Tuesday, June 19, 2018

20th Anniversary of West End’s Demise


Every year as July approaches I get a little glum about the summer of 1998 when West End Games filed for bankruptcy and pulled the rug out from under numerous employees, creative freelance writers and artists, and fans of the company’s groundbreaking Star Wars roleplaying game. “Consider yourselves unemployed,” was how the company’s owner initially broke the news to the puzzled editors, graphic designers, and sales personnel unexpectedly summoned to his office. These annual, bittersweet recollections send me into a spiral of memories from which I can usually extricate myself by focusing on the positive aspects of that time.
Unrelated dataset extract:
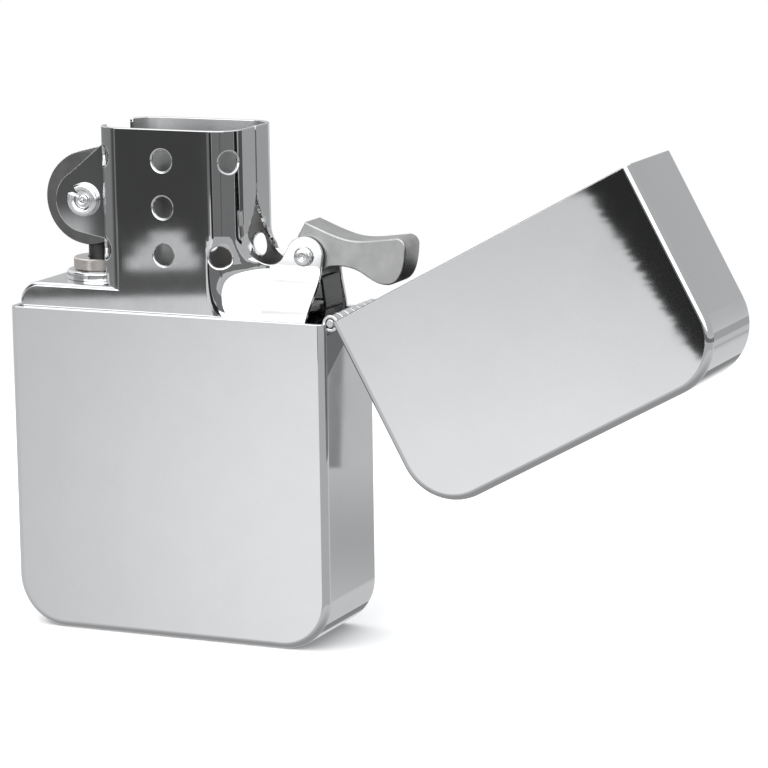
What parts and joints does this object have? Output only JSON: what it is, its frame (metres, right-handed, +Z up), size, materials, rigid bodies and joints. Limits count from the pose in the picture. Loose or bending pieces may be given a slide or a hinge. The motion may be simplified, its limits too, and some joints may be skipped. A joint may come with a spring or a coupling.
{
  "type": "windproof petrol lighter",
  "caption": "Flip-top windproof pocket lighter: chrome case with hinged lid, slide-in insert with vented chimney, spark wheel, flint and cam lever.",
  "frame": {"origin": "centre of the case's flat bottom face", "axes": "+X from the striker side to the hinge, +Y from the front face to the back, +Z up from the bottom to the flame"},
  "size_m": [0.08, 0.0128, 0.0551],
  "materials": {
    "case_chrome": "bright chrome plate on brass, lightly satin",
    "hinge_chrome": "bright plate",
    "pin_steel": "plain drawn",
    "insert_steel": "polished stainless sheet",
    "eyelet_brass": "dull",
    "rivet_steel": "bright, peened",
    "tube_steel": "drawn",
    "flange_nickel": "bright nickel",
    "collar_nickel": "turned nickel",
    "spring_steel": "blued",
    "wick_cotton": "braided",
    "felt": "pressed wool felt",
    "cotton": "loose fibre",
    "cam_steel": "tumbled satin",
    "wheel_steel": "hardened, dark, filed teeth",
    "flint_alloy": "dark matte",
    "pusher_brass": "turned",
    "screw_brass": "turned, slotted"
  },
  "bodies": {
    "case": {"case_shell": "case_chrome", "case_hinge_leaf": "hinge_chrome", "hinge_pin": "pin_steel"},
    "lid": {"lid_shell": "case_chrome", "lid_hinge_leaf": "hinge_chrome"},
    "insert": {"insert_shell": "insert_steel", "wick_plate": "insert_steel", "wick_eyelet": "eyelet_brass", "wheel_rivet": "rivet_steel", "flint_tube": "tube_steel", "tube_flange": "flange_nickel", "tube_collar": "collar_nickel", "cam_rivet": "rivet_steel", "cam_spring": "spring_steel", "cam_spring_rivet": "rivet_steel", "wick": "wick_cotton", "felt_pad": "felt", "cotton_tuft_1": "cotton", "cotton_tuft_2": "cotton", "cotton_tuft_3": "cotton", "cotton_tuft_4": "cotton", "cotton_tuft_5": "cotton"},
    "cam": {"cam_lever": "cam_steel"},
    "spark_wheel": {"spark_wheel": "wheel_steel"},
    "flint": {"flint": "flint_alloy", "flint_pusher": "pusher_brass"},
    "flint_screw": {"flint_screw": "screw_brass", "flint_spring": "spring_steel"}
  },
  "joints": [
    {"name": "lid_hinge", "type": "hinge", "parent": "case", "child": "lid", "pos_m": [0.01914, 0, 0.03545], "axis": [0, 1, 0], "range_deg": [-151.4, 0]},
    {"name": "insert_slide", "type": "slide", "parent": "case", "child": "insert", "axis": [0, 0, 1], "range_m": [0, 0.04]},
    {"name": "cam_pivot", "type": "hinge", "parent": "insert", "child": "cam", "pos_m": [0.0149, 0, 0.0419], "axis": [0, 1, 0], "range_deg": [-91, 1]},
    {"name": "wheel_spin", "type": "hinge", "parent": "insert", "child": "spark_wheel", "pos_m": [-0.01075, 0, 0.047], "axis": [0, 1, 0], "continuous": true},
    {"name": "flint_slide", "type": "slide", "parent": "insert", "child": "flint", "axis": [0, 0, 1], "range_m": [-0.003, 0], "stiffness_N_per_m": 50, "deforming": ["flint_spring"]},
    {"name": "flint_screw_turn", "type": "hinge", "parent": "insert", "child": "flint_screw", "pos_m": [-0.01075, 0, 0.004], "axis": [0, 0, 1], "range_deg": [-360, 0]}
  ],
  "couplings": [
    {"joint": "cam_pivot", "follows": "lid_hinge", "ratio": 0.59445}
  ]
}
During my five years at West End I worked on many projects that still make me smile with a proud sense of satisfaction: certainly The Official Star Wars Adventure Journal; Platt’s Starport Guide; the revised and expanded version of the game’s second edition; the Star Wars Introductory Adventure Game (and similar products for the Men in Black and Hercules & Xena game lines); numerous solitaire tutorial adventures (including the standalone book Imperial Double-Cross); and a revision of the roleplaying game’s Star Wars Style Guide that helped authors with all aspects of the submission and writing process (which notably resurfaced a few years ago on the interwebzes as the guide George Lucas supposedly ignored when making the prequels, certainly not its original intention). It was a dream job, despite constant anxiety, vicious office politics, and what I expect are the general idiocies that plague any modern American workplace. But the occasion also gives me an opportunity to reflect on the many good things West End brought into my life and other people’s lives.